Historian Susan Schulten wrote about the 1860 Census and map showing American slavery in The New York Times last month. The United States Coast Survey used the 1860 Census data, the last time the federal government counted the slave population, to produce two maps illustrating slave population – one of Virginia and the other of the entire South.

The map depicts each county’s slave population, with “the darker the shading, the higher the number of slaves”, which is a “visually arresting way to see the range of slavery across the South without having to read a single data point,” she writes. It was popular with President Lincoln and the American public after its publication. It was sold throughout the war “for the benefit of the sick and wounded soldiers.”

The map reaffirmed the belief of many in the Union that secession was driven not by a notion of “state rights,” but by the defense of a labor system. A table at the lower edge of the map measured each state’s slave population, and contemporaries would have immediately noticed that this corresponded closely to the order of secession.
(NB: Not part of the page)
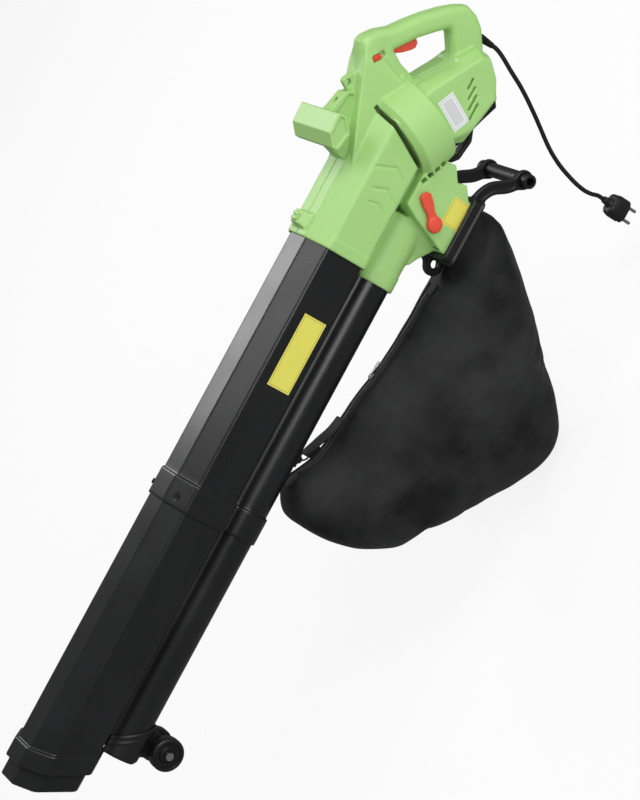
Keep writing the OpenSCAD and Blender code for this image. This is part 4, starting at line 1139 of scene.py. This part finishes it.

South Carolina, which led the rebellion, was one of two states which enslaved a majority of its population, a fact starkly represented on the map.

From this map’s black-and-white shadings, Americans could see the cause of the war and the entrenchment of slavery in the South. More than 80 percent of the people were enslaved in Beaufort County, South Carolina, the home of secessionist Robert Rhett, and the number of slaves in Texas tripled between 1850 and 1860, for instance. “The map gave a clear picture of what the Union was up against, and allowed Northerners to follow the progress of the war and the liberation of slave populations,” Schulten writes.

Fighting for “Southern Rights“…

or owning slaves.

The cotton-producing counties along the Mississippi River and the rice and cotton-growing areas in South Carolina are “almost black”, and parts of Kentucky and the Appalachians are “nearly white”. This map, I think, helps explain why Kentucky initially declared itself neutral and why the Appalachian western part of Virginia seceded from the state and rejoined the Union in 1863.

“Though many Americans knew that dependence on slave labor varied throughout the South, these maps uniquely captured the complexity of the institution and struck a chord with a public hungry for information about the rebellion,” she writes.

Lincoln used this map to focus on “the Confederacy’s greatest asset: its labor system” and it was immortalized in a painting by Francis Bicknell Carpenter of the president and his Cabinet reading the Emancipation Proclamation, which freed the 3.1 million people enslaved in the Confederate States.

The map can be seen in the bottom right hand corner of the 1864 painting “First Reading of the Emancipation Proclamation of President Lincoln” by Francis Bicknell Carpenter.

Schulten writes:

Carpenter spent the first six months of 1864 in the White House preparing the portrait, and on more than one occasion found Lincoln poring over the map… Lincoln was enthusiastic about Carpenter’s finished portrait, and singled out the map as one of its most notable details.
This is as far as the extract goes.